The terms of reference are an inquiry into “current carbon risk disclosure practices within corporate Australia,” and how government agencies manage and report their exposure to the financial risks associated with climate change.

The motion which established the Inquiry was moved by the Greens, supported by Labor and key independents, but opposed by the Coalition, who Senator Scott Ryan said “does not support additional red tape….”

Financial analysts, however, are increasingly sounding the alarm. In a speech to Lloyd’s of London last September, Bank of England boss Mark Carney flagged climate change’s “potentially profound implications for insurers, financial stability and the economy”.

On top of the risk of a market collapse and fossil fuel stocks ending up ‘stranded assets’, increasingly erratic and extreme weather and the impact this will have on physical infrastructure and insurance premiums are also very real financial hazards associated with climate change.

The Climate Council last year estimated that $226 billion of commercial, industrial, road, rail and residential assets are at risk of flooding and erosion under the “quite plausible” scenario that sea levels rise by 1.1 metres by 2100.

The Senate Inquiry will investigate what’s being done internationally to develop disclosure frameworks that allow investors to establish how exposed to these financial risks they are.

“France has established mandatory disclosure for investment banks and various share markets around the world are moving to mandatory disclosure likewise,” said Greens Finance Spokesperson Senator Peter Whish-Wilson.

The party’s Deputy Leader, Larissa waters said “Australians need to know where their money is invested” but that “companies make it hard work to find out whether your superannuation and savings are helping to address global warming, or are actually making it worse”.

new matilda, larissa waters
Greens Deputy Leader Larissa Waters in Paris. (IMAGE: Thom Mitchell).

“If the money from Australian banks and Australian superannuation funds keep flowing into fossil fuels, we will keep exacerbating global warming and blow our cash on what will certainly become stranded assets,” Waters said.

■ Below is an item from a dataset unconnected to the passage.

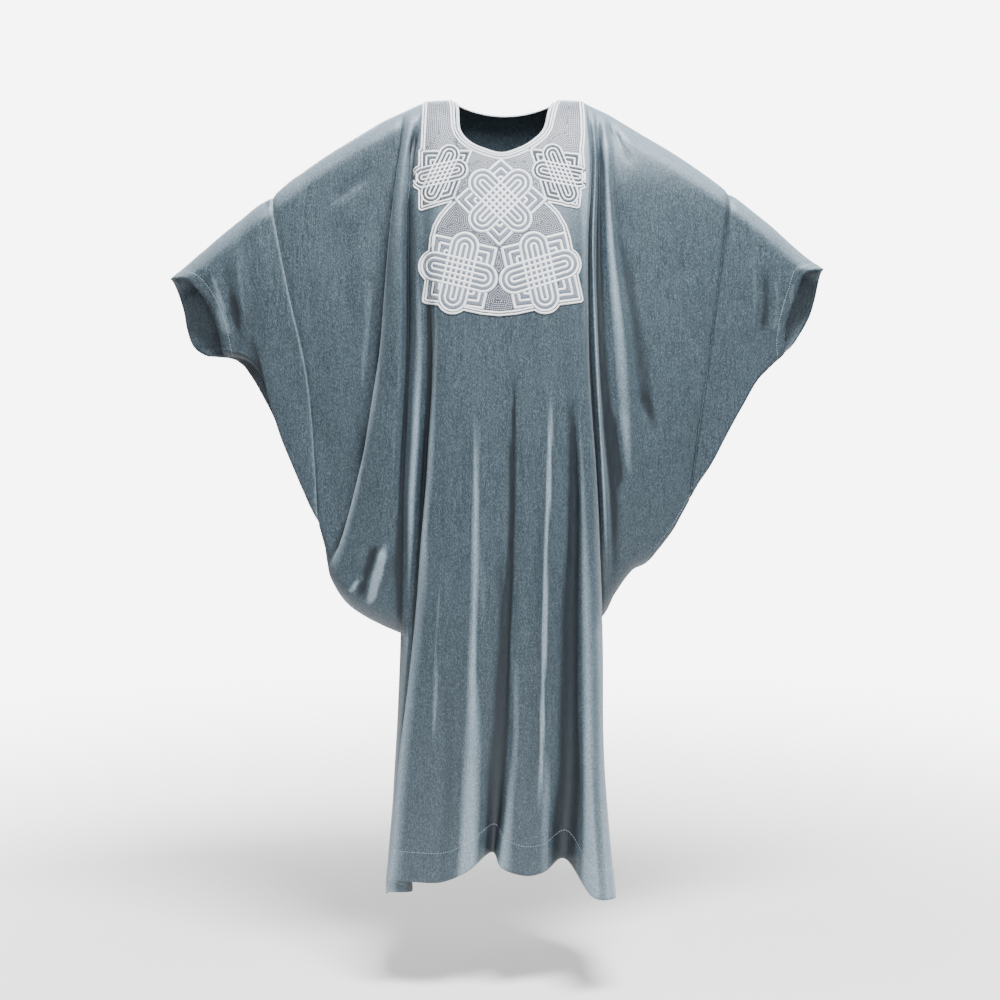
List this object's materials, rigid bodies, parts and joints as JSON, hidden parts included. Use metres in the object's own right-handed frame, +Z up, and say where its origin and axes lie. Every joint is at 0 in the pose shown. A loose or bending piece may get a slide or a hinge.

“This Inquiry has been established to bring information about the carbon intensity of the financial sector into the open.”

The Chief Executive Officer of climate advocacy group 350.org, Blair Palese said she hopes the inquiry will “give ordinary investors the the ammunition they need” to use their money as a force for change.

“The goal of course would be to allow transparent access to information, because it’s their money,” Palese said.

“Reporting of carbon risk helps [ordinary investors make]demands to companies to reduce their risk, and to take an active stance on climate,” she said.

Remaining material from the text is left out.